Not far from Narain Niwas Palace, I visited a new hotel that is also brimming with creative activity. After running several successful restaurants in Mumbai, in 2016 Abhishek Honawar teamed up with Siddarth Kasliwal to open 28 Kothi, a five-room guest-house, specifically to cater to the design community that stays in Jaipur for weeks at a time. Honawar’s wife, Naina Shah, made the ideal guest prototype—she works in her family business, which creates elaborate hand embroideries for top fashion houses in Europe.
Designed by French architect Georges Floret and Jaipur-based Lebanese interior designer Nur Kaoukji, 28 Kothi is the ultimate expression of the Jaipur Modern aesthetic. (Think lattice windows and a traditional hand-painted mural, combined with tons of natural light, creamy walls, and potted plants.) The new Café Kothi offers a menu perfectly suited to its guests: light, healthy meals using fresh, local ingredients—the pomegranate-and-chickpea salad is a standout. “There’s something about the space that just brings like-minded people together,” says Shah.
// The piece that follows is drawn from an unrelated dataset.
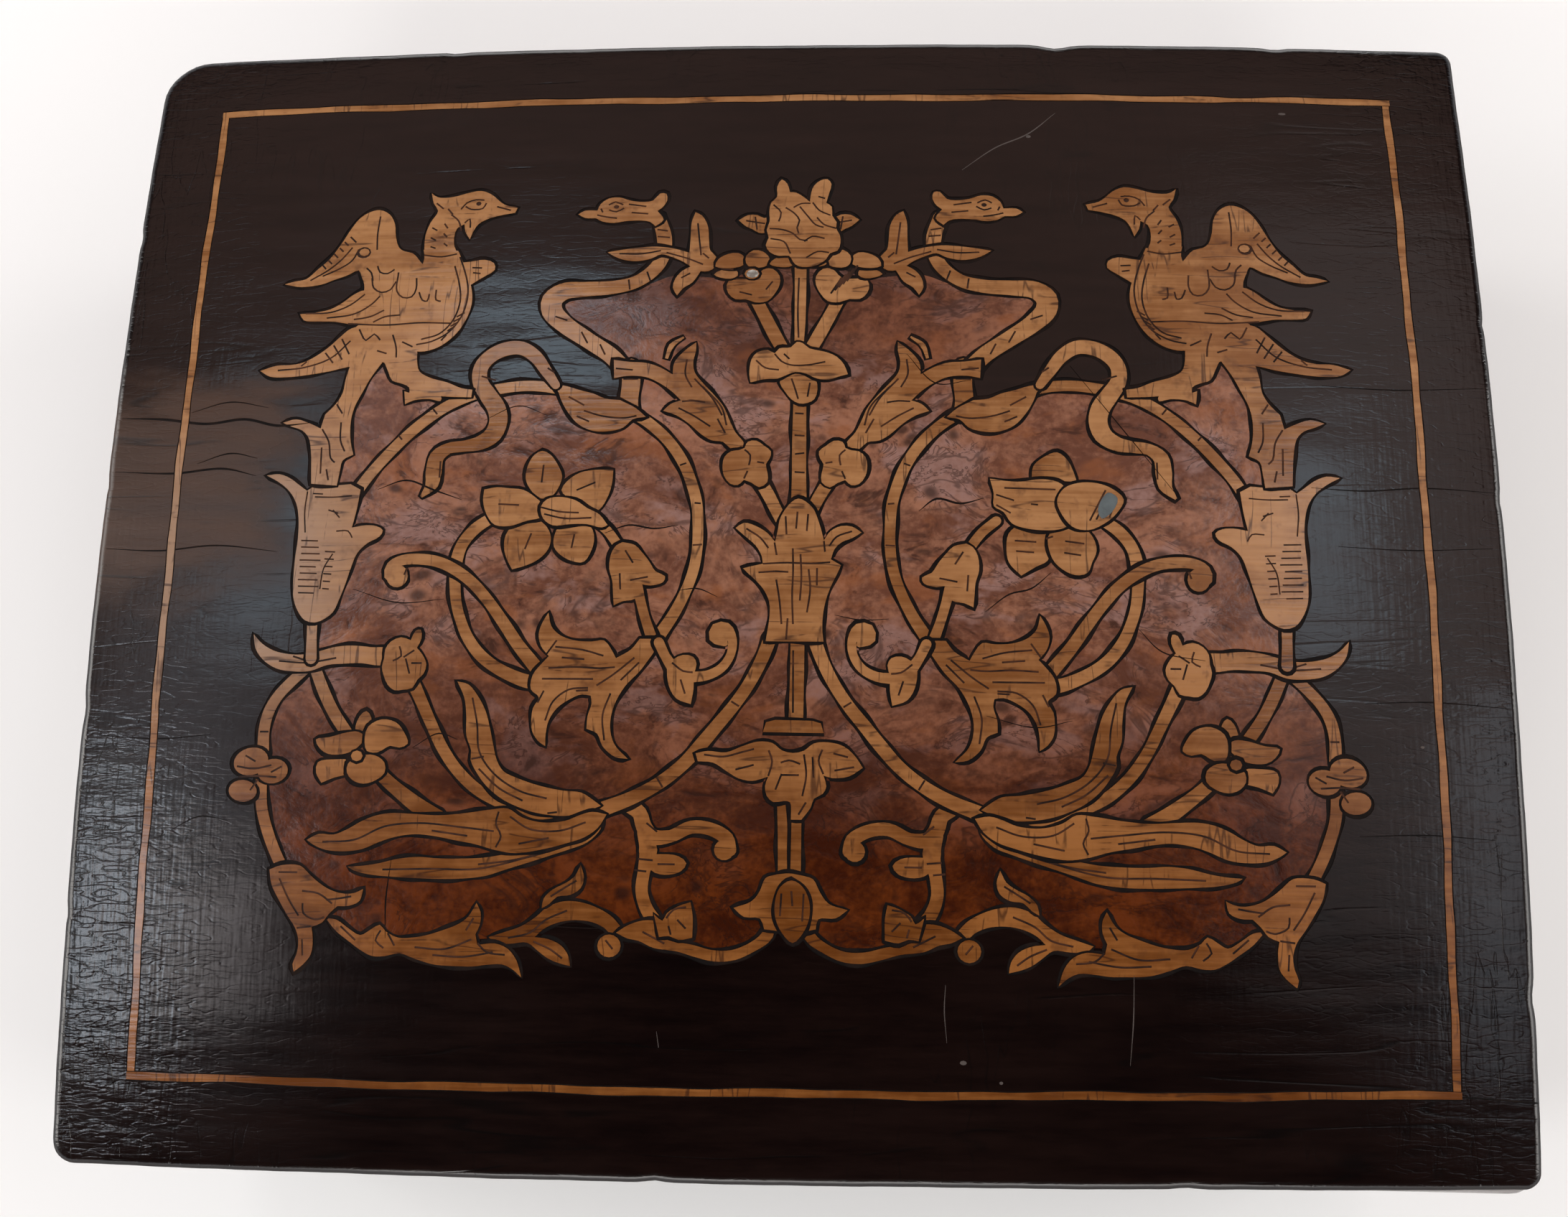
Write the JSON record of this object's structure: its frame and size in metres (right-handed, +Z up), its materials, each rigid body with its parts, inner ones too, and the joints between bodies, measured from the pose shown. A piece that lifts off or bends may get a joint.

On my last night in Jaipur, I ended up at—where else?—Bar Palladio. It was a Sunday, and the weather was ferociously hot, but there wasn’t an empty table. The Kasliwal boys were there, as were the Aroras and Miolini. The conversation spanned American politics, Chinese art, London nightclubs, a recent all-out bash in Udaipur that must have easily cost a hundred thousand dollars. You could have been anywhere in the world, except that you really couldn’t. Where else could you drink a gin and tonic in a peacock-blue hand-painted bar, while wearing flip-flops on your feet and rubies in your ears?